Like most Java developers, I feel that J2EE does need a standard for transparent persistence, and I think that JDO 2.0 has the best chance to be a reasonable alternative to entity beans. Others agree. It’s starting to show in the press, and beyond:

  • I understand that one of the flagship JDO vendors, SolarMetric, is experiencing outstanding success, with two consecutive quarters of growth.
  • The JBoss group is offering a JDO implementation.
  • The Sun ONE application server now supports the standard.
  • Membership at the JDOCentral Web site is increasing dramatically.

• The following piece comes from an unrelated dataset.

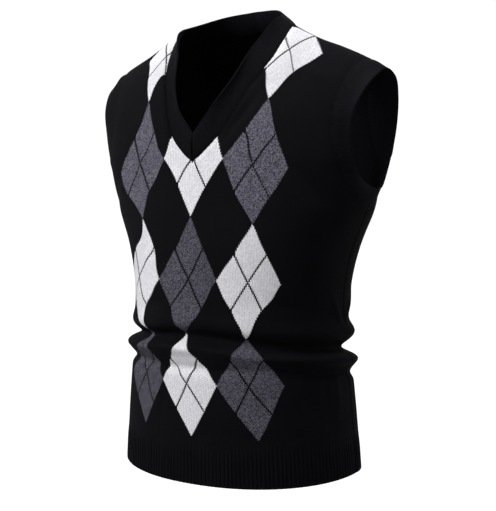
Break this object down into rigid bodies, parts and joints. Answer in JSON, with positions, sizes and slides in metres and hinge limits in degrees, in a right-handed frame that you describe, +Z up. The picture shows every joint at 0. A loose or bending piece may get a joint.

With an emphasis on better, lighter solutions, other vendors could well follow suit. The economy is once again growing, creating a great atmosphere for a new successful standard. Developers are hungry for persistence frameworks again. My “Java Persistence Strategies” class at the No Fluff, Just Stuff Java Symposiums is experiencing tremendous growth in enrollment, and people are talking about JDO again. If JDO doesn’t step into this vacuum, someone else will.